Endnotes: anti-semitic imagery in tentacruel’s design

Look at it–it’s got a huge, hooked pincer-nose, and its pokédex description talks about its many hidden, grabby tentacles and how it can catch up to “eighty prey” at a time. Add that to what Brock says in the episode, that “tentacool are known as the gangsters of the sea,” and how Ash quips that “Tentacruel must be their gang leader,” and I immediately got suspicious. Hook-nosed; elusive leader of an unseen cabal; covered in those “jewels” on the top of its dome; grasping and greedy with its many secretive, stretching tentacles; explicitly presented as Nastina’s economic enemy; these are all fairly common anti-semitic tropes. I looked into it and can’t find anything out there about tentacruel as a racialized cahracter. There are other pokémon that are problematic (see the large-lipped, dark-faced Jynx, best known for that episode in which we learn that they’re the manual laborers who assist Santa and yes this is a real thing and oh my willikers am I looking forward to talking about that one).

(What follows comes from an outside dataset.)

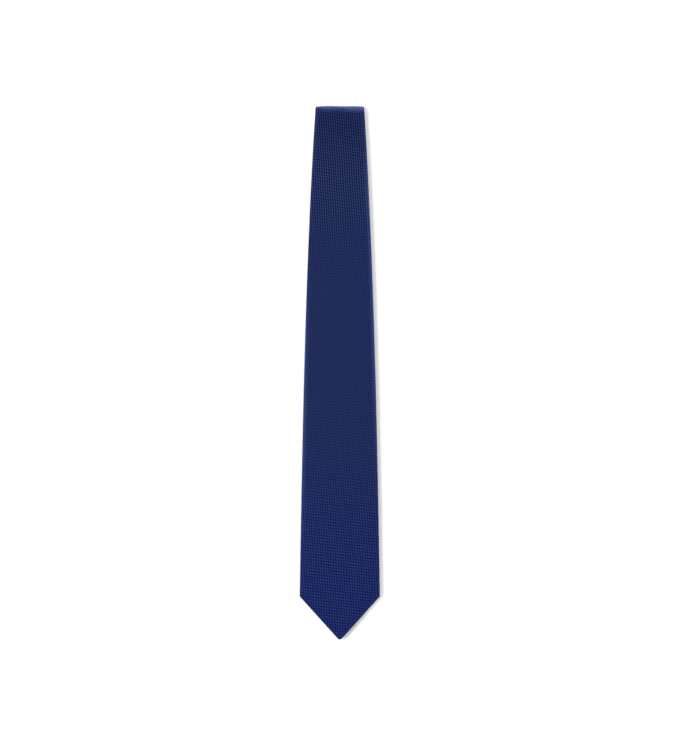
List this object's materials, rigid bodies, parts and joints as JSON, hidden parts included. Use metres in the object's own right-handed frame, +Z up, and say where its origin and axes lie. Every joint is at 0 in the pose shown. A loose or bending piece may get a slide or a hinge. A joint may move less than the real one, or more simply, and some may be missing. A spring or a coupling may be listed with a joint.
{
  "type": "necktie",
  "caption": "Man's woven silk necktie with a pointed blade, folded in three and lying face up, with interlining, tipping and keeper loop.",
  "frame": {"origin": "on the table, under the middle of the folded tie's box", "axes": "+Y along the tie from the blade's point to the top fold, +Z up out of the face of the blade, +X to the right when the face is looked at with the point below"},
  "size_m": [0.08, 0.532, 0.0105],
  "materials": {
    "silk": "navy silk in a small basket weave cut on the bias, with a soft sheen",
    "silk_thread": "navy sewing thread",
    "interlining": "napped natural wool interlining",
    "tipping": "navy satin lining",
    "label": "blank woven taffeta label"
  },
  "bodies": {
    "neck_layer": {"front_panel_end": "silk", "front_join_seam": "silk_thread", "neck_panel": "silk", "interlining_neck": "interlining", "slip_stitch_neck": "silk_thread", "front_panel_top_fold": "silk", "interlining_top_fold": "interlining", "slip_stitch_top_fold": "silk_thread", "neck_panel_bottom_fold": "silk", "interlining_bottom_fold": "interlining", "slip_stitch_bottom_fold": "silk_thread"},
    "front_layer": {"front_panel": "silk", "interlining_front": "interlining", "slip_stitch_front": "silk_thread", "front_tipping": "tipping", "front_bar_tack": "silk_thread", "keeper_loop": "silk", "keeper_tack_left": "silk_thread", "keeper_tack_right": "silk_thread", "care_label": "label", "label_stitch_left": "silk_thread", "label_stitch_right": "silk_thread"},
    "tail_layer": {"neck_panel_end": "silk", "tail_join_seam": "silk_thread", "tail_panel": "silk", "interlining_tail": "interlining", "slip_stitch_tail": "silk_thread", "tail_tipping": "tipping", "tail_bar_tack": "silk_thread"}
  },
  "joints": [
    {"name": "top_fold", "type": "hinge", "parent": "neck_layer", "child": "front_layer", "pos_m": [0, 0.2623, 0.0068], "axis": [-1, 0, 0], "range_deg": [0, 179.9], "deforming": ["front_panel_top_fold", "interlining_top_fold", "slip_stitch_top_fold"]},
    {"name": "bottom_fold", "type": "hinge", "parent": "neck_layer", "child": "tail_layer", "pos_m": [0, -0.22915, 0.00285], "axis": [-1, 0, 0], "range_deg": [0, 179.9], "deforming": ["neck_panel_bottom_fold", "interlining_bottom_fold", "slip_stitch_bottom_fold"]}
  ]
}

I bring this up because if there are anti-semitic stereotypes at play in the tentacruel design, a discussion of the Other and of crossing categorical boundaries becomes far more complex. But because I can’t find anything about it anywhere, I’m ignoring it for now. For the record, when I watched ep. 19 I happened to be reading a novel about a Jewish Canadian after WWII, so this stuff was on my mind. I also really, really love that there’s a ‘mon that’s got cephalopodic characteristics (and octillery is very boring, do not get me started), and I like tentacruel a lot more after ep. 19; but after I considered anti-semitic stereotypes it was a “can’t be unseen” type thing. Thoughts?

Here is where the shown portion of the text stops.